**SHORT TASK**
Repeat the listing in full. Nothing may be added or left out.

**RECORDED DATA**
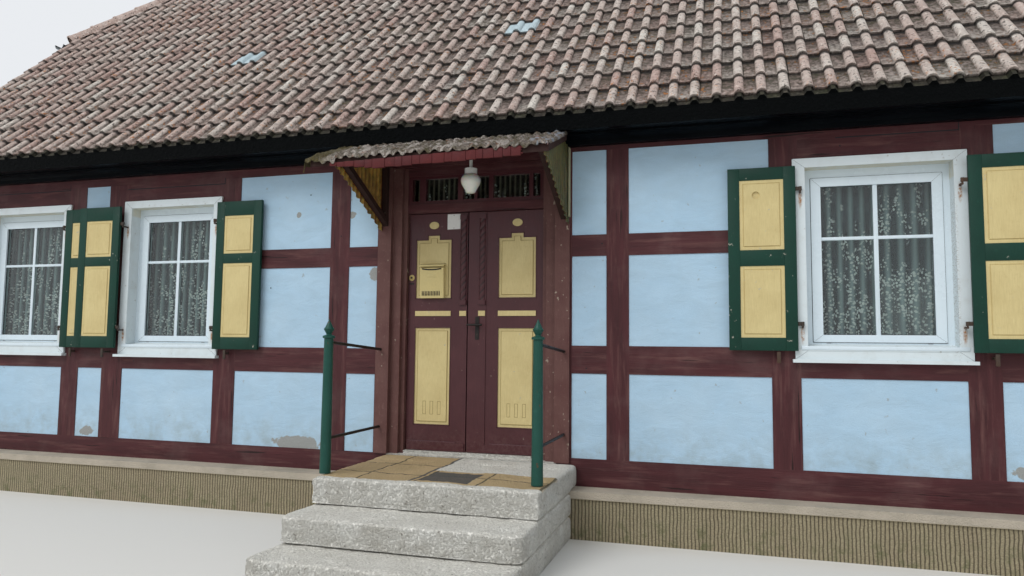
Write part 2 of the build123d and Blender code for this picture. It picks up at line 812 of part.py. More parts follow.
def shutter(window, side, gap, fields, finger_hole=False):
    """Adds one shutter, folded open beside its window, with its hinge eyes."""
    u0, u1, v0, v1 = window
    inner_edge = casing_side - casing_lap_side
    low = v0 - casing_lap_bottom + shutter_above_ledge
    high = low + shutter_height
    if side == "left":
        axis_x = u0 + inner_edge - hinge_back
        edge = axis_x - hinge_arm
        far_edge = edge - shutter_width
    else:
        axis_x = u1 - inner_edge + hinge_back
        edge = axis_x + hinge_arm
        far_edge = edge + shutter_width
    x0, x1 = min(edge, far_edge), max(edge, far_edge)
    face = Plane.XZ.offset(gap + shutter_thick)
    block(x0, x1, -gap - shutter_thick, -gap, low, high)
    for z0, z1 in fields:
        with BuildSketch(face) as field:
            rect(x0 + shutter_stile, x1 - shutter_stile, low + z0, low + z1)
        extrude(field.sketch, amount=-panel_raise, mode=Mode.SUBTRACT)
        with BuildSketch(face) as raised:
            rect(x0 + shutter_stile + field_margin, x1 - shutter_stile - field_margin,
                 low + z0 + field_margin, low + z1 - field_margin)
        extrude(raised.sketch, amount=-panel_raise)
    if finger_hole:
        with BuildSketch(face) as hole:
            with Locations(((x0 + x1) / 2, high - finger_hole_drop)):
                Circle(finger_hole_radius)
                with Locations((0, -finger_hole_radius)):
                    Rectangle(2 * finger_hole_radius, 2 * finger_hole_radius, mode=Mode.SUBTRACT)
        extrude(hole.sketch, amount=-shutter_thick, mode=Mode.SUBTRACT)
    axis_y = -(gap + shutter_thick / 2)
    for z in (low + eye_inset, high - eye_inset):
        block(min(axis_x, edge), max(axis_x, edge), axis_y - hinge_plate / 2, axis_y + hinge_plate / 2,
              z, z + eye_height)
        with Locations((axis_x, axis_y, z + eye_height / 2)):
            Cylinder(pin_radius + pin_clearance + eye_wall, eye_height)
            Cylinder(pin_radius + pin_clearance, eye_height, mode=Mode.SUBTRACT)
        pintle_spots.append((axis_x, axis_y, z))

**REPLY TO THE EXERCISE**
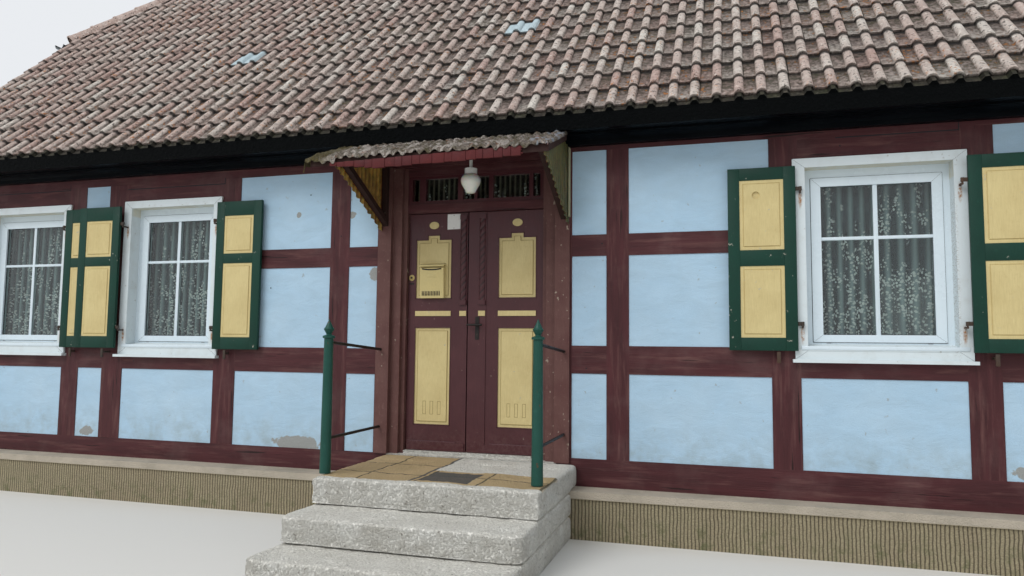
Write part 2 of the build123d and Blender code for this picture. It picks up at line 812 of part.py. More parts follow.
def shutter(window, side, gap, fields, finger_hole=False):
    """Adds one shutter, folded open beside its window, with its hinge eyes."""
    u0, u1, v0, v1 = window
    inner_edge = casing_side - casing_lap_side
    low = v0 - casing_lap_bottom + shutter_above_ledge
    high = low + shutter_height
    if side == "left":
        axis_x = u0 + inner_edge - hinge_back
        edge = axis_x - hinge_arm
        far_edge = edge - shutter_width
    else:
        axis_x = u1 - inner_edge + hinge_back
        edge = axis_x + hinge_arm
        far_edge = edge + shutter_width
    x0, x1 = min(edge, far_edge), max(edge, far_edge)
    face = Plane.XZ.offset(gap + shutter_thick)
    block(x0, x1, -gap - shutter_thick, -gap, low, high)
    for z0, z1 in fields:
        with BuildSketch(face) as field:
            rect(x0 + shutter_stile, x1 - shutter_stile, low + z0, low + z1)
        extrude(field.sketch, amount=-panel_raise, mode=Mode.SUBTRACT)
        with BuildSketch(face) as raised:
            rect(x0 + shutter_stile + field_margin, x1 - shutter_stile - field_margin,
                 low + z0 + field_margin, low + z1 - field_margin)
        extrude(raised.sketch, amount=-panel_raise)
    if finger_hole:
        with BuildSketch(face) as hole:
            with Locations(((x0 + x1) / 2, high - finger_hole_drop)):
                Circle(finger_hole_radius)
                with Locations((0, -finger_hole_radius)):
                    Rectangle(2 * finger_hole_radius, 2 * finger_hole_radius, mode=Mode.SUBTRACT)
        extrude(hole.sketch, amount=-shutter_thick, mode=Mode.SUBTRACT)
    axis_y = -(gap + shutter_thick / 2)
    for z in (low + eye_inset, high - eye_inset):
        block(min(axis_x, edge), max(axis_x, edge), axis_y - hinge_plate / 2, axis_y + hinge_plate / 2,
              z, z + eye_height)
        with Locations((axis_x, axis_y, z + eye_height / 2)):
            Cylinder(pin_radius + pin_clearance + eye_wall, eye_height)
            Cylinder(pin_radius + pin_clearance, eye_height, mode=Mode.SUBTRACT)
        pintle_spots.append((axis_x, axis_y, z))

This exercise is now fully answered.